Pour Jean-Sébastien Vialatte à Six-Fours, « on respire, c’est vaste, il y a des kilomètres de littoral, la moitié de la ville est en espace boisé classé, le tout à proximité de grands centres urbains. C’est mieux qu’une carte postale ! ». Le classement de la ville dans la catégorie « Joie de vivre » (environnement, cadre de vie) peut lui donner raison : 21ème sur 40. Six-Fours est aussi la 4ème ville de la région où les revenus sont les plus égalitaires (mais beaucoup de CSP+ comme l’indique lui-même le maire), le taux de mortalité prématurée est faible…
Reste de gros points noirs comme les services publics aux particuliers (« nous venons de construire deux bureaux de poste de proximité ! Et nous sommes une des rares communes à ne pas fermer de classes d’école », balaie le maire), peu de salles culturelles, 34 % des ménages ont deux voitures ou plus… L’un a retenu notre attention : le très faible taux de logements sociaux, 8,4 %. Seules trois villes font mieux. « On part de très loin, 3 % en 1995, justifie Jean-Sébastien Vialatte. On atteindra les 9 % bientôt. À chaque construction, une part est dédiée au logement social. On répartit pour ne pas concentrer. » Avant de lâcher : « Et puis les gens n’en veulent pas ! »
Cette question est très liée au bétonnage de la ville, un thème qui revient souvent dans la bouche des habitants alors que les inondations sont de plus en plus fréquentes dans le Var. « C’est un vrai problème, souligne Erik Tamburi. Le maire dit vouloir éviter les “ghettos” mais deux tiers des habitants sont éligibles au logement social ! Le maire bétonne, mais pas pour les Six-Fournais. »
Pas encore officiellement candidat à sa réélection, Jean-Sébastien Vialatte est maire depuis 25 ans, un très mauvais point dans notre palmarès. « On prend les électeurs pour de grands enfants dans notre région, mais ils votent en connaissance de cause, ils ont le choix ! » Les scores du Rassemblement national à Six-Fours sont importants, aux alentours de 30 %, avec en tête de proue Frédéric Boccaletti, secrétaire départemental et proche du clan Le Pen. « La stratégie politique ici tourne uniquement autour du RN », analyse Erik Tamburi. Pour rappel, le maire a été condamné en 2014 pour « provocation à la haine raciale » après un tweet sur « les casseurs », des « descendants d’esclaves »… Six Fours a aussi la particularité d’être une ville où résident beaucoup de pieds-noirs, ce qui peut expliquer le vote très à droite de la ville. C’est en tout cas une communauté choyée : la présidente de l’amicale des rapatriés de la ville est élue dans la majorité…
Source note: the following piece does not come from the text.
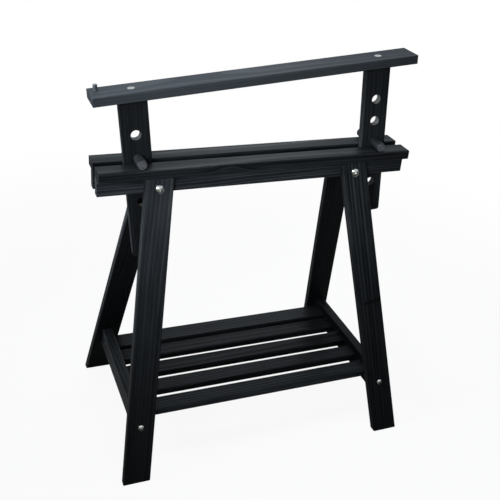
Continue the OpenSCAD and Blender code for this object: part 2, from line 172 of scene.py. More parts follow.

Le centre-ville se résume à une rue piétonne, où quelques vitrines de commerces abandonnés ne présagent pas d’un dynamisme flamboyant. Le taux de petits commerces par habitant est en effet faible (32ème position). « Il y a eu un petit creux c’est vrai, mais il y a une embellie, une dizaine de commerçants ont ouvert récemment », indique le maire. Océane, 27 ans est vendeuse chez un traiteur : « Cela fait 12 ans qu’on existe, on ne se plaint pas. Mais c’est particulier ici : les plages sont très loin du centre, l’été les touristes ne viennent pas. Et puis personnellement, je n’ai pas le permis. Et bien c’est très compliqué. Le soir pour sortir, il n’y a pas un bar, à peine deux restos… » Tiens, un peu plus loin, un kiosque. « Vous avez le Ravi ? » « Oui mais on ne le vend pas beaucoup, par contre Rivarol, oui ça marche bien ! », répond le kiosquier. Définitivement à fuir.